::: Supplied material :::
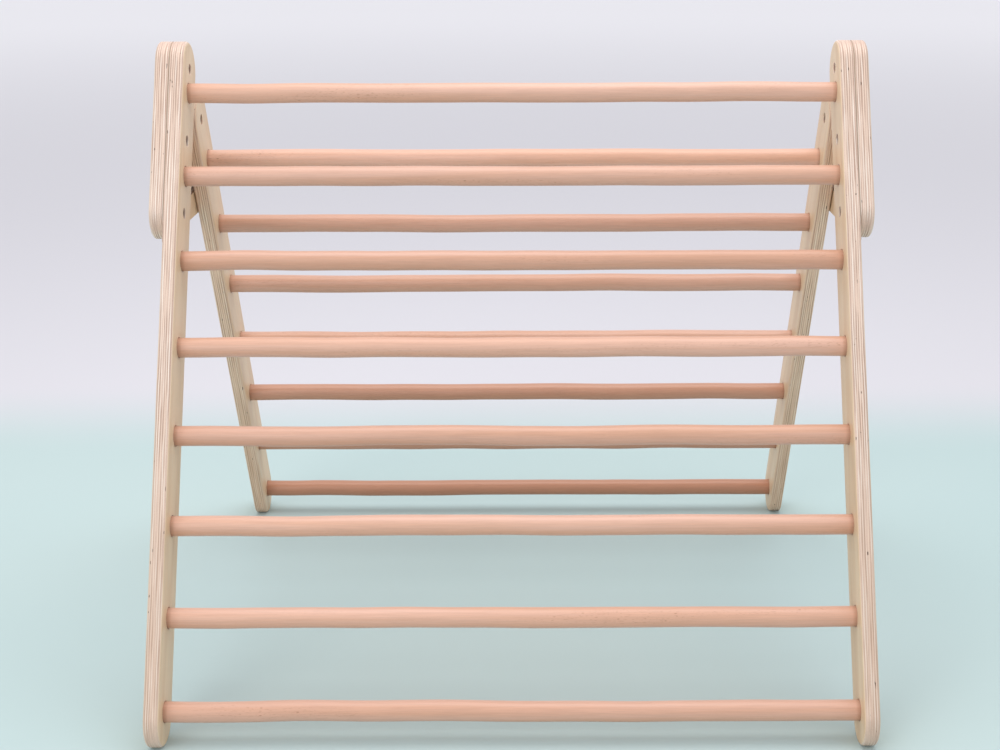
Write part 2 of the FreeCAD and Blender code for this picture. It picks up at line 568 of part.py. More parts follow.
def lock_knob(name, side):
    """A five-lobed knob on a boss, hollow for its nut."""
    body = new_body(f"lock_knob_{name}")
    boss = "Sizes.knob_boss_height"
    add_discs(body, "lobes", boss, f"Sizes.knob_height - {boss}", "Sizes.knob_radius", [("0", "0")], side)
    scallop = new_sketch(body, f"{body.Label}_scallop", "YZ_Plane", out=f"{side} * {boss}")
    centre = "Sizes.knob_radius + Sizes.knob_scallop_radius - Sizes.knob_scallop_depth"
    add_circle(scallop, "scallop", "Sizes.knob_scallop_radius", centre, "0")
    cut = pocket(body, scallop, f"Sizes.knob_height - {boss}", side)
    pattern = body.newObject("PartDesign::PolarPattern", f"Scallops_{name}")
    pattern.Originals = [cut]
    pattern.Axis = (scallop, ["N_Axis"])
    pattern.Angle = 360
    pattern.setExpression("Occurrences", "Sizes.knob_scallop_count")
    body.Tip = pattern
    doc.recompute()
    round_face_edges(body, side * size("Sizes.knob_height"), "Sizes.knob_round")
    add_discs(body, "boss", "0", boss, "Sizes.knob_boss_radius", [("0", "0")], side)
    nut_seat = new_sketch(body, f"{body.Label}_nut_seat", "YZ_Plane")
    add_circle(nut_seat, "seat", "Sizes.knob_nut_radius")
    pocket(body, nut_seat, "Sizes.knob_nut_length", side)
    place(body, x=f"{side} * {KNOB_BASE}", y=LOCK_Y, z=LOCK_Z)


for name, side in SIDES.items():
    rail_x = f"{side} * Sizes.inner_width / 2"
    rear_x = f"{side} * {REAR_FACE}"
    plate_x = f"{side} * {PLATE_FACE}"
    front_rail(name, side)
    rear_rail(name, side)
    side_plate(name, side)
    rung_screws(f"front_rung_screws_{name}", side, "Sizes.front_rung_count",
                "(Sizes.inner_width / 2)", FRONT_PLACE)
    rung_screws(f"rear_rung_screws_{name}", side, "Sizes.rear_rung_count", REAR_FACE, REAR_PLACE)
    cap_screws(f"plate_screws_{name}", side, PLATE_SCREWS, "Sizes.head_recess_depth", rail_x)
    cap_screws(f"pivot_screw_{name}", side, PIVOT_PLACE,
               "(Sizes.head_recess_depth - Sizes.swing_gap - Sizes.running_gap)", rail_x)
    tubes(f"plate_inserts_{name}", side, "0", "Sizes.insert_length", "Sizes.insert_radius",
          "Sizes.screw_shank_radius", INSERT_PLACES, plate_x, FRONT_PLACE)
    tubes(f"pivot_bush_{name}", side, "Sizes.head_recess_depth",
          "Sizes.ply_thickness - Sizes.head_recess_depth", "Sizes.bush_radius",
          "Sizes.screw_shank_radius + Sizes.shaft_clearance", [("0", REAR_REACH)], rear_x, REAR_PLACE)
    tubes(f"pivot_washer_{name}", side, "Sizes.ply_thickness - (Sizes.swing_gap - Sizes.running_gap)",
          "Sizes.swing_gap - Sizes.running_gap", "Sizes.washer_radius",
          "Sizes.screw_shank_radius + Sizes.running_gap", PIVOT_PLACE, rail_x, FRONT_PLACE)
    lock_bolt(name, side)
    lock_knob(name, side)
    tubes(f"knob_nut_{name}", side, "0", "Sizes.knob_nut_length", "Sizes.knob_nut_radius",
          "Sizes.lock_shank_radius + Sizes.shaft_clearance", [("0", "0")],
          f"{side} * {KNOB_BASE}", {"y": LOCK_Y, "z": LOCK_Z})
    tubes(f"lock_washer_{name}", side, "0", "Sizes.lock_washer_thickness", "Sizes.lock_washer_radius",
          "Sizes.lock_shank_radius + Sizes.running_gap", [("0", "0")],
          f"{side} * ({KNOB_BASE} - Sizes.lock_washer_thickness)", {"y": LOCK_Y, "z": LOCK_Z})

for number in range(1, int(size("Sizes.front_rung_count")) + 1):
    rung(f"front_rung_{number}", number, "Sizes.front_rung_count", "Sizes.inner_width / 2", FRONT_PLACE)
for number in range(1, int(size("Sizes.rear_rung_count")) + 1):
    rung(f"rear_rung_{number}", number, "Sizes.rear_rung_count", REAR_FACE, REAR_PLACE)

# ---- check the whole document, then write one file per sub-part ----
doc.recompute()
for item in doc.Objects:
    if "Invalid" in item.State or "Error" in item.State:
        raise RuntimeError(f"{item.Label} is left failed: {item.State}")
for body in subparts:
    if body.Shape.isNull() or not body.Shape.isValid():
        raise RuntimeError(f"{body.Label} has no valid shape")
os.makedirs("parts", exist_ok=True)
for body in subparts:
    body.Shape.exportStep(f"parts/{body.Label}.step")
print(f"{len(subparts)} sub-parts written")
print(f"pivot at x 0, y {size(PIVOT_UP) * size(SIN) + size(PIVOT_ACROSS) * size(COS) - size(STANCE) / 2:.3f},"
      f" z {size(FOOT_HEIGHT) + size(PIVOT_UP) * size(COS) - size(PIVOT_ACROSS) * size(SIN):.3f}")
print(f"lock bolt at y {size(LOCK_Y):.3f}, z {size(LOCK_Z):.3f}")
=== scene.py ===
# Folding climbing triangle: its boards, rungs, fastenings and finishes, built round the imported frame.
# Lengths are metres. X runs along the rungs, +Y from the front ladder to the rear ladder, +Z is up.
import bmesh
import bpy
import json
import math
from mathutils import Matrix, Vector


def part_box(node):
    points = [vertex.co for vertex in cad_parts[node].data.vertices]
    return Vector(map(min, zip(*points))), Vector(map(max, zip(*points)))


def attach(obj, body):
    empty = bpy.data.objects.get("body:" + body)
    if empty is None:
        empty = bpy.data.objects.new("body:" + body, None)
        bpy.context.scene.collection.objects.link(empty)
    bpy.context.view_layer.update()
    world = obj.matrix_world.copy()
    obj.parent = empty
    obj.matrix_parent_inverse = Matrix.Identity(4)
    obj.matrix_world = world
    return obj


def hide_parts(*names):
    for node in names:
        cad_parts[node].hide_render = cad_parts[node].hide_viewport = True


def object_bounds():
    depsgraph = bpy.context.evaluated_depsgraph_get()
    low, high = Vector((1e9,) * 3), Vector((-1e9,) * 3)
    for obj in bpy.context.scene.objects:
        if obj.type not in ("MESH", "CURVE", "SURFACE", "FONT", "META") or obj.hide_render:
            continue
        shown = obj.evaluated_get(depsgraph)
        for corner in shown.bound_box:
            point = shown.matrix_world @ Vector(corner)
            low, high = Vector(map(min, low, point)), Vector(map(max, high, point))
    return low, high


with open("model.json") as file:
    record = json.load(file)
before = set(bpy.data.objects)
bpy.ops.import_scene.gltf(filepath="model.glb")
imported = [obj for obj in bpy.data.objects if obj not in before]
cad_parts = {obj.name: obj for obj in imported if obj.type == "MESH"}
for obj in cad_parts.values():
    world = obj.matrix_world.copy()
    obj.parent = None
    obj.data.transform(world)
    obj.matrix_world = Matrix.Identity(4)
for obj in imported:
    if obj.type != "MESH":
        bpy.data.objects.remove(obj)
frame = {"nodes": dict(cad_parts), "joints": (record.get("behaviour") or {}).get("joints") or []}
cad_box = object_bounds()

MM = 0.001
SIDES = {"left": -1, "right": 1}

# boards
PLY_THICKNESS = 18 * MM
PLY_LAYERS = 13
RAIL_WIDTH = 68 * MM
EDGE_ROUND = 4 * MM
EDGE_BREAK = 1 * MM
FOOT_BELOW_RUNG = 6 * MM
PLATE_CORNER = 30 * MM
PLATE_BELOW_SCREW = 30 * MM
HOLE_EASE = 0.5 * MM
ARC_CORNERS = 96
OVERCUT = 1 * MM  # how far a cutter reaches past the wood
CLEARANCE = 0.2 * MM  # the room round a screw in its hole; the lock bolt has half of it
NEARLY = 0.1 * MM  # places closer than this count as the same
FLUSH = 0.001 * MM  # points this close along X lie in one face

# rungs
RUNG_RADIUS = 12 * MM
RUNG_SEAT_DEPTH = 10 * MM
RUNG_SEAT_RADIUS = 12.6 * MM
RUNG_END_BEVEL = 1 * MM
RUNG_CORNERS = 72
RUNG_CUTS = 47
RUNG_WAVER = 3 * MM
RUNG_WAVER_LENGTH = 160 * MM
RUNG_WAVER_EASE = 60 * MM  # the waver grows to its full size over this length

# fastenings
RECESS_RADIUS = 6.5 * MM
RECESS_DEPTH = 8 * MM
BUSH_RADIUS = 5 * MM
CAP_HEAD_RADIUS = 5 * MM
CAP_HEAD_HEIGHT = 6 * MM
CAP_RIM = 0.6 * MM
CAP_SHANK_RADIUS = 3 * MM
CAP_LENGTH = 29 * MM
CAP_SOCKET = (2.6 * MM, 3 * MM)  # each socket is (radius, depth)
WOOD_SCREW_HEAD = 4 * MM
WOOD_SCREW_RIM = 0.3 * MM
WOOD_SCREW_SHANK = 2 * MM
WOOD_SCREW_LENGTH = 40 * MM
WOOD_SCREW_SUNK = 0.05 * MM
WOOD_SCREW_POINT = 0.3 * MM
WOOD_SCREW_SOCKET = (1.5 * MM, 1.8 * MM)
SOCKET_LEAD_DEPTH = 0.3 * MM
SOCKET_LEAD_WIDE, SOCKET_LEAD_NARROW = 1.2 * MM, 0.1 * MM

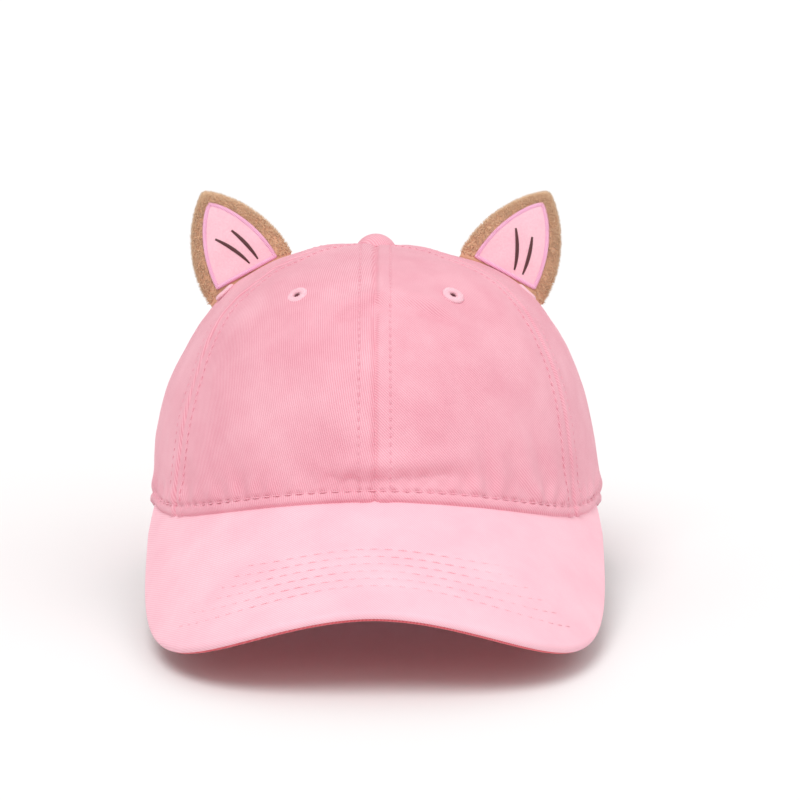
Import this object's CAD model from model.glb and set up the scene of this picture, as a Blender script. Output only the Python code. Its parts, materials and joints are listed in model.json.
import json
import math

import bpy
import numpy as np
from mathutils import Matrix


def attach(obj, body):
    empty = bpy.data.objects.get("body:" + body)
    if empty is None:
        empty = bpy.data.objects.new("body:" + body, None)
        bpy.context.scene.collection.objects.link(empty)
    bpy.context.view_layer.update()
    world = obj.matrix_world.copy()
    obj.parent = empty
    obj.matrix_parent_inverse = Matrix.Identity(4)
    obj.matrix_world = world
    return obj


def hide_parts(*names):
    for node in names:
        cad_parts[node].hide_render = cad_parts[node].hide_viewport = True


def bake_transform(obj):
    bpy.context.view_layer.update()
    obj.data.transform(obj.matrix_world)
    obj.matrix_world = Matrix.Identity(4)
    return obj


# A child's pink six-panel cap with a curved peak, a strap and clamp buckle at the back and two
# plush cat ears. Row frame: metres, Z up, -Y the front, +X the wearer's left, standing on z = 0.
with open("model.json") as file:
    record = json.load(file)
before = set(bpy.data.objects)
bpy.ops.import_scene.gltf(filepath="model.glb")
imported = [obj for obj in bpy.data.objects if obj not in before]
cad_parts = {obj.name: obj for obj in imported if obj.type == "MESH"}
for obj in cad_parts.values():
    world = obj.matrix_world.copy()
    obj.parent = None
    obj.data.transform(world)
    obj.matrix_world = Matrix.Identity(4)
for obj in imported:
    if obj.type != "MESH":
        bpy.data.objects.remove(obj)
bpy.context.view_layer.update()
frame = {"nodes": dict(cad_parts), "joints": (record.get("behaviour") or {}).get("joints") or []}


# ---- How the cap lies ----
# The cap stands on its strap and on the two sides of its peak, so the rim's own frame, in which
# the cloth is cut, is tipped back. Lengths are millimetres in the rim's frame until lay().

joints = {joint["name"]: joint for joint in frame["joints"]}
strap_axis = np.array(joints["buckle_lever_turn"]["axis"], float)
tip = math.atan2(-strap_axis[1], -strap_axis[2])
ear_seat = np.array([45.5, 6.0, 91.538])            # where the left ear's fold lies
tilt = np.array([[1, 0, 0], [0, math.cos(tip), math.sin(tip)], [0, -math.sin(tip), math.cos(tip)]])
rim_origin = np.array(joints["ear_left_fold"]["pos_m"]) * 1000 - tilt @ ear_seat


def lay(points):
    """Points of the rim's frame, in millimetres, as points of the row frame, in metres."""
    return (np.asarray(points, float) @ tilt.T + rim_origin) / 1000


# ---- Crown ----
# Six gores of midweight cotton twill, sewn edge to edge with the allowances pressed open and
# topstitched on both sides. The lower edge is turned up and lockstitched 4 mm above the fold.
# Nothing stiffens the cloth, so it puckers along its seams and creases a little.

def bell(x, width):
    return np.exp(-((x / width) ** 2))


def ease(x, low, high):
    share = np.clip((x - low) / (high - low), 0, 1)
    return share * share * (3 - 2 * share)


def unit(ways):
    """The same directions, each 1 long."""
    return ways / np.linalg.norm(ways, axis=-1, keepdims=True)


def run_along(path):
    """Distance along a path of points from the first to each of them."""
    return np.concatenate([[0], np.cumsum(np.linalg.norm(np.diff(path, axis=0), axis=1))])


def ripple(points, size, seed):
    """A smooth random field over points, about 1 at most: seven plane waves, size mm long."""
    chance = np.random.default_rng(seed)
    way = unit(chance.normal(size=(7, 3)))
    way *= 2 * math.pi / (size * chance.uniform(0.7, 1.5, (7, 1)))
    return np.sin(points @ way.T + chance.uniform(0, 6.28, 7)).sum(-1) / 4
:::
◆ Written instruction: Where a line contains the string "code", extract that line.

◆ Task response:
Write part 2 of the FreeCAD and Blender code for this picture. It picks up at line 568 of part.py. More parts follow.
Import this object's CAD model from model.glb and set up the scene of this picture, as a Blender script. Output only the Python code. Its parts, materials and joints are listed in model.json.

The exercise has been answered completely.